Io andavo da Jesse sempre, consapevole che poi ne avrei pagato le conseguenze per mano dei miei genitori, ma non riuscivo comunque a smettere di volergli bene, non riuscivo comunque a non andare a trovarlo, tanto era intenso l'amore che provavo nei suoi confronti.
Ruben non rispose, rimase in silenzio fino a quando non completai la mia opera. Il suo mutismo mi portò a domandarmi se ci avessi preso, se davvero era quello il motivo per cui ogni notte sgattaiolava via dai dormitori e si faceva picchiare così forte da ricevere tutti quei lividi.
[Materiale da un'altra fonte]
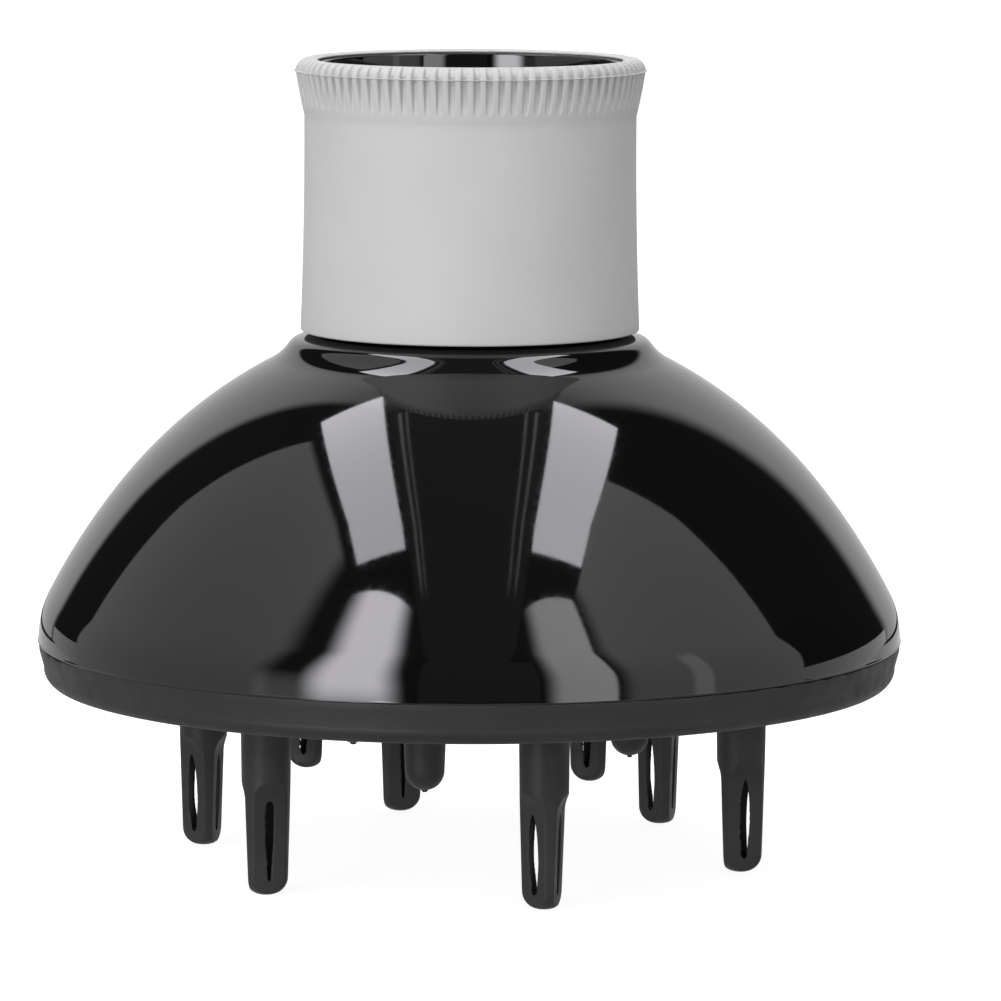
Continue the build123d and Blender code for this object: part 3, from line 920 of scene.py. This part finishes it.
def sheet(name, corner, along, up, arch, pinch):
    """A flat sheet whose UVs run from 0 to 1 along both sides."""
    corner, along, up = Vector(corner), Vector(along), Vector(up)
    cells = CARD_CELLS if arch or pinch else 1
    steps = np.linspace(0, 1, cells + 1).tolist()
    spots = [(x, z) for z in steps for x in steps]
    points = [corner + x * (1 - pinch * z) * along + z * (1 - arch * (2 * x - 1) ** 2) * up for x, z in spots]
    starts = [row * (cells + 1) + column for row in range(cells) for column in range(cells)]
    thing = flat_mesh(name, points, [(k, k + 1, k + cells + 2, k + cells + 1) for k in starts])
    layer = thing.data.uv_layers.new(name="UVMap")
    for loop, spot in zip(thing.data.loops, layer.data):
        spot.uv = spots[loop.vertex_index]
    return thing


def added_glow(name, radiance, soft, lean, tone):
    """A clear material that adds a glow to whatever is behind it."""
    made = bpy.data.materials.new(name)
    made.use_nodes = True
    tree = made.node_tree
    tree.nodes.clear()
    spot = tree.nodes.new("ShaderNodeTexCoord")
    split = tree.nodes.new("ShaderNodeSeparateXYZ")
    tree.links.new(spot.outputs["UV"], split.inputs["Vector"])
    left, right, foot, top = soft
    across, height = split.outputs["X"], split.outputs["Y"]
    edges = ((across, 0, left), (across, 1, 1 - right), (height, 0, foot), (height, 1, 1 - top))
    strength = reckon(tree, "MULTIPLY_ADD", across, lean[0] * radiance, radiance * (1 - 0.5 * sum(lean)))
    strength = reckon(tree, "MULTIPLY_ADD", height, lean[1] * radiance, strength)
    for source, start, end in edges:
        if start != end:
            strength = reckon(tree, "MULTIPLY", strength, span(tree, source, 0, 1, start, end, smooth=True))
    glow = tree.nodes.new("ShaderNodeEmission")
    glow.inputs["Color"].default_value = (*tone, 1)
    tree.links.new(strength, glow.inputs["Strength"])
    clear = tree.nodes.new("ShaderNodeBsdfTransparent")
    both = tree.nodes.new("ShaderNodeAddShader")
    tree.links.new(glow.outputs["Emission"], both.inputs[0])
    tree.links.new(clear.outputs["BSDF"], both.inputs[1])
    end = tree.nodes.new("ShaderNodeOutputMaterial")
    tree.links.new(both.outputs["Shader"], end.inputs["Surface"])
    return made


def card(name, corner, along, up, radiance, soft=(0, 0, 0, 0), lean=(0, 0), tone=(1, 1, 1),
         arch=0, pinch=0):
    """A glowing sheet that only reflections see. Cards that overlap add up.

    soft is the share of it over which the left, right, lower and upper edge fade. lean is how much
    brighter it grows from left to right and from foot to top. arch is the share of its height by
    which its upper corners are lower than the middle of its upper edge. pinch is the share of its
    width by which its upper right corner stands in."""
    thing = sheet(name, corner, along, up, arch, pinch)
    paint(thing, added_glow(name, radiance, soft, lean, tone))
    thing.visible_camera = False
    thing.visible_diffuse = False
    thing.visible_shadow = False


def upright(name, start, end, top, radiance, foot=CARD_FOOT, **look):
    """A card that stands between two points of the ground plan, start on its left as seen from the part."""
    along = (end[0] - start[0], end[1] - start[1], 0)
    card(name, (*start, foot), along, (0, 0, top - foot), radiance, **look)


def soft_light(name, centre, aim, size, radiance):
    """A soft light for the matte surfaces. Reflections don't show it."""
    light = bpy.data.lights.new(name, "AREA")
    light.shape = "RECTANGLE"
    light.size, light.size_y = size
    light.energy = radiance * pi * size[0] * size[1]
    thing = bpy.data.objects.new(name, light)
    bpy.context.scene.collection.objects.link(thing)
    thing.location = centre
    thing.rotation_euler = (Vector(aim) - Vector(centre)).to_track_quat("-Z", "Y").to_euler()
    thing.visible_camera = False
    thing.visible_glossy = False


def make_overhead():
    """Two long strips over the part, and the thin rails between them."""
    for side, low_x, high_x, low_y, high_y, radiance, lean in STRIPS:
        card(f"overhead_{side}", (low_x, low_y, OVERHEAD), (high_x - low_x, 0, 0), (0, high_y - low_y, 0),
             radiance, soft=(0.03, 0.03, 0.015, 0.015), lean=(0, lean), tone=VIOLET)
    for number, (x, width, radiance) in enumerate(RAILS):
        card(f"rail_{number + 1}", (x - width / 2, RAIL_FRONT, OVERHEAD), (width, 0, 0),
             (0, RAIL_BACK - RAIL_FRONT, 0), radiance, soft=(0, 0, 0.15, 0))


def make_cards():
    make_overhead()
    upright("front_box_left", around(FRONT, -45), around(FRONT, -14.5), BOX_TOP + 0.04, 11.0, foot=-0.35,
            soft=(0.34, 0.30, 0.28, 0.012), tone=VIOLET, arch=0.06, pinch=0.17)
    upright("front_box_right", around(FRONT, 18.3), around(FRONT, 38.3), BOX_TOP + 0.03, 4.0,
            soft=(0.30, 0.06, 0, 0.012), lean=(0.06, 0.14), arch=0.05)
    upright("beside_box_left", (-SIDE, -0.55), around(FRONT, -34), 0.4, 0.95, soft=(0.2, 0.3, 0, 0.8))
    # a tall panel on each side, and a low one that goes on from it to the back
    upright("side_left", (-SIDE, LEFT_END), (-SIDE, -0.75), 1.74, 0.97,
            soft=(0, 0.16, 0, 0.06), lean=(0.36, 0.5))
    upright("side_left_low", (-SIDE, BACK), (-SIDE, LEFT_END), 0.045, 0.62)
    upright("side_right", (SIDE, -1.15), (SIDE, RIGHT_END), 1.85, 1.15,
            soft=(0.18, 0, 0, 0), lean=(-0.1, 0.45))
    upright("side_right_strip", (SIDE - 0.01, -0.56), (SIDE - 0.01, -0.41), 0.70, 0.75,
            soft=(0.3, 0.2, 0, 0.25))
    upright("side_right_low", (SIDE, RIGHT_END), (SIDE, BACK), 0.03, 0.85)
    upright("backdrop", (1.0, BACK), (-0.92, BACK), 3.8, 1.3, soft=(0.12, 0.06, 0, 0.78), lean=(0, 1.0))
    # the dim room, between the boxes and over the rails
    upright("room_front", (-0.32, -1.4), (0.45, -1.4), 1.08, ROOM_GLOW)
    card("room_top", (-0.25, -1.3, OVERHEAD + 0.02), (0.5, 0, 0), (0, 2.0, 0), ROOM_GLOW)
    # the pale floor, as reflections see it
    card("floor_glow", (-GLOW_HALF, -GLOW_HALF, -0.0005), (2 * GLOW_HALF, 0, 0), (0, 2 * GLOW_HALF, 0), 0.72)


def make_floor():
    """A pale floor that only the camera sees. It catches a faint shadow, and its glow lights nothing."""
    made, tree, shader = material("pale_floor")
    shader.inputs["Base Color"].default_value = (0.34, 0.34, 0.34, 1)
    shader.inputs["Roughness"].default_value = 0.9
    shader.inputs["Specular IOR Level"].default_value = 0.1
    shader.inputs["Emission Color"].default_value = (1, 1, 1, 1)
    shader.inputs["Emission Strength"].default_value = 0.90
    ring = [(FLOOR * cos(t), FLOOR * sin(t), 0) for t in steps_round(FLOOR_STEPS)]
    floor = flat_mesh("pale_floor", ring, [tuple(range(FLOOR_STEPS))])
    floor.visible_glossy = False
    floor.visible_diffuse = False
    paint(floor, made)


def make_world():
    """White to the camera, dim to matte surfaces, and nearly black in reflections."""
    world = bpy.data.worlds.new("studio")
    bpy.context.scene.world = world
    world.use_nodes = True
    tree = world.node_tree
    path = tree.nodes.new("ShaderNodeLightPath")
    strength = reckon(tree, "MULTIPLY_ADD", path.outputs["Is Camera Ray"],
                      ROOM_TO_CAMERA - ROOM_TO_MATTE, ROOM_TO_MATTE)
    strength = reckon(tree, "MULTIPLY_ADD", path.outputs["Is Glossy Ray"],
                      ROOM_TO_GLOSS - ROOM_TO_MATTE, strength)
    background = tree.nodes["Background"]
    background.inputs["Color"].default_value = (1, 1, 1, 1)
    tree.links.new(strength, background.inputs["Strength"])


def make_lights():
    middle = (0, 0, 0.09)
    on_sleeve = (0, 0, 0.14)
    soft_light("key", (*around(1.3, -46), 0.45), middle, size=(0.8, 1.0), radiance=1.85)
    soft_light("bounce", (-0.3, -0.85, 0.03), on_sleeve, size=(1.4, 0.9), radiance=0.95)
    soft_light("top", (0, 0.05, 1.3), middle, size=(1.2, 1.2), radiance=2.85)


def make_camera():
    """Camera at the viewing angle of the original, 7.3 degrees down from 1.13 m in front."""
    across = Vector((cos(YAW), -sin(YAW), 0))
    ahead = Vector((sin(YAW) * cos(PITCH), cos(YAW) * cos(PITCH), -sin(PITCH)))
    up = across.cross(ahead)
    right = across * cos(ROLL) + up * sin(ROLL)
    top = up * cos(ROLL) - across * sin(ROLL)
    data = bpy.data.cameras.new("camera")
    data.sensor_width = CAMERA_SENSOR
    data.lens = CAMERA_LENS
    data.clip_start, data.clip_end = 0.05, 30
    camera = bpy.data.objects.new("camera", data)
    bpy.context.scene.collection.objects.link(camera)
    turned_to = Matrix((right, top, -ahead)).transposed().to_4x4()
    camera.matrix_world = Matrix.Translation(CAMERA_PLACE) @ turned_to
    bpy.context.scene.camera = camera


make_camera()
paint(make_bowl(), gloss_black())
paint(make_sleeve(), grey_elastomer())
paint(make_comb(), matte_charcoal("matte_comb", *COMB_CHARCOAL))
finger_look = matte_charcoal("matte_fingers", *FINGER_CHARCOAL)
for finger in make_fingers():
    paint(finger, finger_look)
make_cards()
make_floor()
make_world()
make_lights()
bpy.context.scene.view_settings.view_transform = "Standard"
E forse in realtà neanche lui se n'era reso conto, fino a quel momento. Solo a guardarlo, solo a vedere quelle cicatrici bianche che come cinghiate di cintura gli dilaniavano la schiena, capivo che quello era il mondo a cui era così abituato da non farci caso: un luogo in cui ci si faceva male per forza, in cui per sopravvivere bisognava usare la violenza a propria volta.
Mi guardai i bracciali, il segreto che si celava sotto ad essi, e lasciai cadere le mani lungo i fianchi.
Io ero l'ultima che poteva giudicarlo per questo.
«Sai» gli dissi, mentre lui tornava a voltarsi verso di me, grande e imponente, «lo so che è difficile da credere, ma in questo posto non sempre è così. Esiste anche il bene.»
Aggrottò la fronte, le labbra serrate.
«Ci sono persone che sanno dare carezze al posto di pugni e sorrisi invece che urla.»
Non sapevo dire sinceramente a chi lo stessi affermando, se a lui o a me stessa.
«Forse non sei riuscito a incontrarli finora, ma ci sono, io lo so.»
Sorrisi, e questa volta lo feci per davvero.
Con delicatezza, serenità.
Con la calma e l'immensità dell'amore di mio fratello e per mio fratello addosso.
Con la consapevolezza di star guardando un riflesso, lo specchio della mia vita.
«L'amore esiste anche per noi, ne sono sicura.»